Lesson Learned

Before proceeding with an impact evaluation endline and analysis, MCC should carefully consider the risks, constraints, and compromises to the evaluation design, and the resulting implications for the expected learning value of the evaluation.

Before proceeding with an impact evaluation endline and analysis, MCC should carefully consider the risks, constraints, and compromises to the evaluation design, and the resulting implications for the expected learning value of the evaluation. The impact evaluation design was compromised in important ways by a number of factors including i) incomplete take-up, as many of the intended beneficiaries who were expected to have received land use property rights certificates (DUATs) had not, ii) high attrition (31%) between baseline and follow-up, and iii) contamination of parts of the control group, as subsequent projects issued DUATs to some of the control households, as well as significant differences between treatment and control groups at baseline.
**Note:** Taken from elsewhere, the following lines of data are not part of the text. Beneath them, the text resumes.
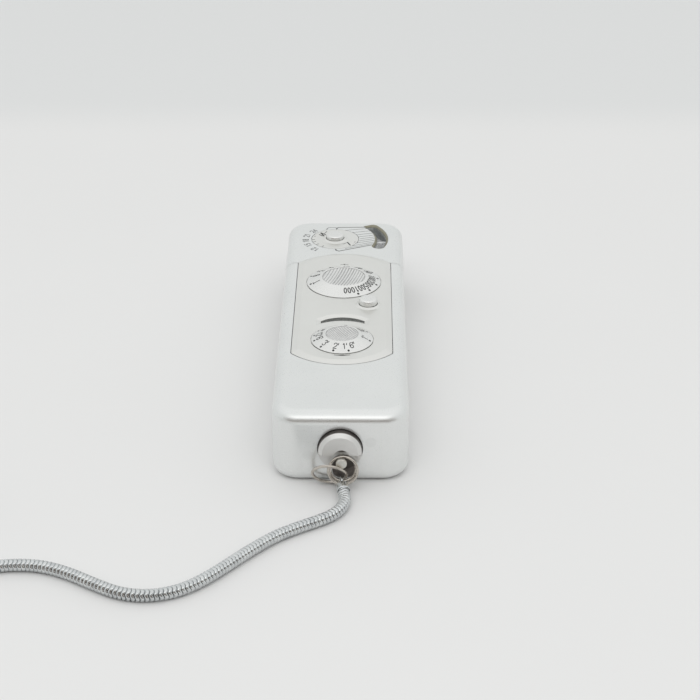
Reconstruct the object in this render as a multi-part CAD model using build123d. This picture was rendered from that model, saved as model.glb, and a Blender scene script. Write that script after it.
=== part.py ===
"""Telescoping subminiature camera with a selenium meter and a measuring chain.

Frame, in millimetres: +Y is the long axis (the meter housing is at +Y, the chain at -Y),
+X is the lens side, +Z is up, with both dials on top. The origin is the middle of the
underside of the closed camera. Everything is drawn with the camera closed.
"""

from build123d import *
from math import atan, cos, degrees, hypot, pi, radians, sin, sqrt, tan
import os

os.makedirs("parts", exist_ok=True)

# Driving dimensions: the casing
LENGTH, WIDTH, HEIGHT = 98.0, 28.0, 16.0
CORNER = 5.5            # plan radius of the four corners
EDGE = 2.5              # radius along the top and bottom edges
WALL = 0.9
SEAM = 23.65            # where the sliding shell meets the meter housing
SEAM_GAP = 0.12
CLEAR = 0.32            # between the chassis and the shell

# The control plate, with its bevelled border
PLATE_HALF = 10.85
PLATE_NEAR, PLATE_FAR = -27.6, 28.7
PLATE_ARC = 14.0
PLATE_TOP = 16.42
BORDER = 1.4
PLATE_GAP = 0.14
DECK_TOP = 14.7

# The chassis: its ends, and the inside of its tray
CHASSIS_NEAR, CHASSIS_TONGUE = -44.7, 27.6
IN_X, IN_LOW, IN_TOP = 11.85, 1.95, 13.8

# Dials, button and counter on the control plate
SHUTTER_Y, SHUTTER_R, SHUTTER_GRIP = 12.15, 8.5, 4.85
DISTANCE_Y, DISTANCE_R, DISTANCE_GRIP = -16.9, 6.7, 3.45
DIAL_GAP = 0.15
RELEASE_X, RELEASE_Y, RELEASE_R = 5.65, 0.42, 2.05
RELEASE_COLLAR, RELEASE_TOP = 2.85, 18.05
COUNTER_INNER, COUNTER_OUTER, COUNTER_HALF = 9.9, 11.55, 4.85
COUNTER_DROP = 1.9      # how far the crescent's outer arc falls to its tips
COUNTER_DISC = 11.5
HUB_R = 1.35
DIAL_RIM, DIAL_RIDGE = 16.62, 17.95
GRIP_FLOOR, GRIP_DISH = 17.1, 0.4

# The meter on the housing
METER_X, METER_Y = -3.1, 37.7
SPEED_X, SPEED_Y, SPEED_R = -2.45, 37.6, 5.7
METER_BUTTON_R, METER_BUTTON_TOP = 2.12, 17.35
METER_INNER, METER_OUTER = 10.8, 13.1
METER_FROM, METER_TO, METER_LEAN = -26.0, 44.0, 5.0
METER_BEVEL, METER_BEVEL_DEEP = 0.5, 0.45
NEEDLE_REST = 6.0
CELL_NEAR, CELL_FAR, CELL_LOW, CELL_HIGH = 29.0, 42.4, 3.6, 12.4

# Optics and film
LENS_Y, AXIS_Z = 2.0, 8.0
LENS_X0, LENS_X1 = 2.6, 8.4
SHUTTER_X = 9.95
BLADE_PIVOT = (LENS_Y + 4.6, AXIS_Z - 3.4)
FINDER_Y = 20.85
SPOOL_X, SPOOL_PITCH, SPOOL_WELL = -6.8, 11.2, 4.85
TAKE_UP_Y, SUPPLY_Y = LENS_Y - SPOOL_PITCH, LENS_Y + SPOOL_PITCH
CASE_LOW, CASE_TOP = 3.3, 13.6
FILM_X = -10.3
FILTER_PITCH = 6.4

# Film transport gears
MODULE = 0.5
PINION_TEETH, SPOOL_TEETH = 12, 16
PINION_R = MODULE * PINION_TEETH / 2
SPOOL_GEAR_R = MODULE * SPOOL_TEETH / 2
GEAR_LOW, GEAR_HIGH = 2.35, 3.15
PINION_X = -8.95
PINION_Y = TAKE_UP_Y - sqrt((PINION_R + SPOOL_GEAR_R)**2 - (SPOOL_X - PINION_X)**2)
CENTRE_LINE = degrees(atan((TAKE_UP_Y - PINION_Y) / (SPOOL_X - PINION_X)))
RACK_FROM, RACK_TO = -21.5, 12.0

# Chain plug and chain
PLUG_R, PLUG_HOLE, PLUG_OUT = 4.5, 4.65, 2.0
STUD_Z = 6.55
CHAIN_D = 2.5
CHAIN_Z = CHAIN_D / 2
COIL_X, COIL_Y, COIL_START, COIL_TURNS = -92.0, -62.0, 21.0, 5.5
COIL_HOLE, LAST_BEND = 7.2, 5.2
RING_R, RING_WIRE, RING_TILT = 2.75, 0.62, 13.0
RING_C = (0.35, -51.72, 4.88)
JUMP_R, JUMP_WIRE = 3.45, 0.62
JUMP_C = (-2.15, -51.55, 3.55)
EYE_R, CAP_R, CAP_LENGTH = 1.0, 1.35, 2.0
CATCH_Y = -36.0
CHAIN_ROUTE = [
    (0.95, -54.8), (1.15, -57.9), (0.34, -60.8), (-1.38, -63.2), (-4.1, -65.25), (-7.9, -67.5),
    (-12.2, -70.6), (-16.5, -75.2), (-20.6, -80.3), (-25.0, -85.6), (-29.5, -89.2), (-34.6, -90.7),
    (-40.0, -90.0), (-45.5, -86.7), (-50.6, -83.3), (-56.0, -81.0), (-61.8, -80.7), (-67.8, -82.0),
    (-74.0, -83.4), (-80.2, -83.5), (-86.2, -83.1),
]


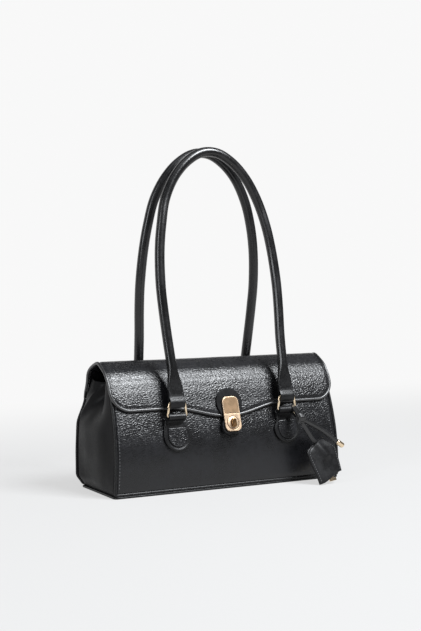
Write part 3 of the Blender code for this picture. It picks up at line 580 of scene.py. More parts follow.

These issues substantially reduce the statistical power of the analysis, and pose challenges for inferring causality from the matched difference-in-difference analysis. In addition, the long exposure period of the evaluation - over 10 years after implementation of some activities - seems likely to have limited its ability to measure shorter-term impacts, such as increased knowledge and awareness resulting from the project’s outreach campaign. As a result, the findings from the impact evaluation analysis must be interpreted with a high degree of caution, and their implications for future program design are limited.